Bringing your dog along can certainly make things easier, but make sure to bring everything Rover will need to stay comfortable for the best result and behaviour from them.
Towel & Dog Carrier
A dog transport box doubles as an ideal dog bed for a muddy dog on the long drive home. The Rex Dog transportation box is spacious and comfortable for your dog while keeping your car as clean as possible. It’s always necessary to keep a towel at close hand too, as there’s no doubt that your gun dog will be covered in mud after a day’s shooting.
Dog food, water & Bowls
One of the best ways to keep your dog on track and their energy up is to make sure they’re well fed and ready to work. Best to feed them at the end of the day, having dried them off. They can then digest whilst you have a cup of tea and are then ready for a quick walk before the journey home. It’s also critical to have a supply of water available to keep your dog hydrated, healthy and their energy levels up throughout the day. A clean bowl is also essential – seems obvious, but a lot of people do forget!

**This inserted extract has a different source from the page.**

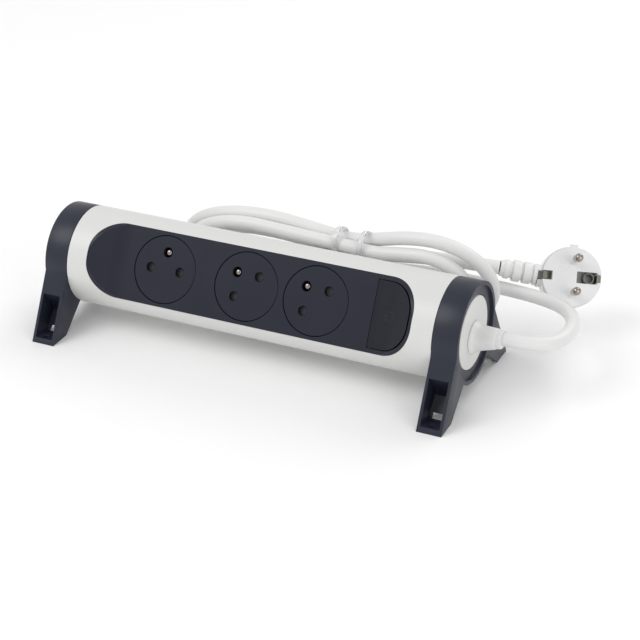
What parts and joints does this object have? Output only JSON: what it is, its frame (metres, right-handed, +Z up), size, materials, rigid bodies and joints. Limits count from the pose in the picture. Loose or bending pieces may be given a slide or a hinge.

You should always be in control of your dog. Even the most well-behaved and trained dogs require a lead in certain situations, so have one on hand just in case.
A peg is the stake driven into the ground that indicates where the Gun will stand during a drive. Often you can tie your dog to the peg that is there but, to avoid having to otherwise tie it to your cartridge bag and run the risk of that disappearing at a critical moment, take a peg of your own to ensure your dog, however well trained, doesn’t embarrass you.
A whistle is far less disturbing to game than an owner calling his gun dog by voice, so train your gun dog with a whistle and bring one along on every day out.